A screengrab showing a video call between Fawzia and the 'Jewish Schindler'
Fawzia on a video call with her rescuer Steve Maman aka the ‘Jewish Schindler’ (Picture: Steve Maman/Facebook)

But getting Fawzia to safety was ‘the hardest, most complex of any rescue,’ he admitted to The Sunday Times.

He compared the mission to a ‘Holocaust-era kind of thing,’ adding that the ‘geopolitical situation really complicated things.’

To make the situation even trickier, Israel and Iraq have no diplomatic relations.

He said: ‘You’d think countries might put aside their differences to help a young girl taken at 11 and who’s hurting. But the beautiful thing is that in the end, they did.’

Maman managed to sort out a temporary travel document in absentia for Fawzia through the Iraqi consulate in Jordan using a photo of her taken from one of their Skype chats, and he lobbied in the Israeli parliament for her release.

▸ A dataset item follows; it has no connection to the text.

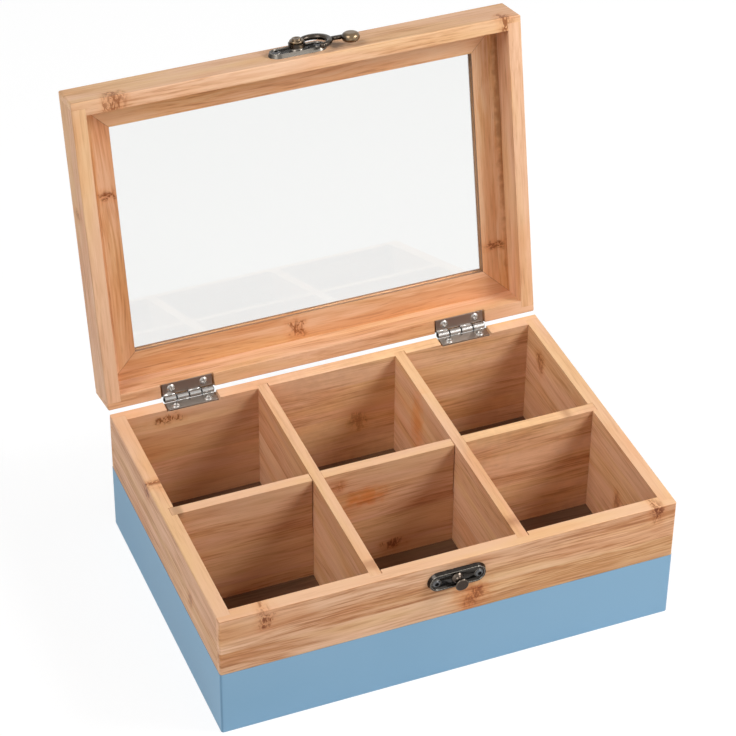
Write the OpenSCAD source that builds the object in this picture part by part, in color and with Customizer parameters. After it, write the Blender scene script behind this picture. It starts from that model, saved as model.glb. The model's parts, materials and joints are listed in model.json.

Screen grab obtained from a social media video released on October 3, 2024, posted on the account of David Saranga via X, an Israeli diplomat, Israel's former ambassador in Romania, shows what he says was the moment 21 year old Yazidi woman Fawzia Sido who was kidnapped by Islamic State in Iraq and was freed from Gaza this week, meets her relatives.
A video posted David Saranga, an Israeli diplomat, shows the moment Fawzia is reunited with her family (Picture: David Saranga/X/Reuters)

He was able to get Fawzia a phone and some money as the family moved to north Gaza.

This is when IDF officer Brigadier-General Elad Goren and his team made contact with her to find out how to get her out.

They had three options – Fawzia making her own way to the Kerem Shalom crossing, sending in an IDF soldier to escort her or sending ‘a trusted person we know from Gaza to secretly pick her up,’ he told The Sunday Times.

The team settled on the latter option.

And in the early hours of October 1, Fawzia was told to be ready in six hours for a pick-up to take her on a nerve-wracking journey.

Goren, who monitored the journey from a control room, said: ‘We sent drones overhead to escort the car from the air and directed its route to make sure they bypassed roads where Hamas and criminals were operating.’

He said he was ‘happy she’s safe,’ adding that ‘if there are other such cases in Gaza I encourage them to contact us.’

The officer said ‘there is a difference between Palestinians and foreigners and between locals and someone sold to Hamas’ when asked about the thousands of killed and injured Palestinian women and children in Israeli airstrikes, including an attack on a school.

‘We have evacuated more than 4,000 Palestinians who need medical treatment,’ he told the outlet.

For Fawzia, the return is marred by her father’s death just two months before her rescue, the destruction of her family home in Gerasik and the future of her children who were left behind.

Maman explained: ‘She loved those children.

‘Now she is free, she’s thinking about them and feeling why couldn’t she have brought them too.

‘But they are Hamas children. There’s no way they would have let her take them … Nor would the Yazidis have accepted her with them.’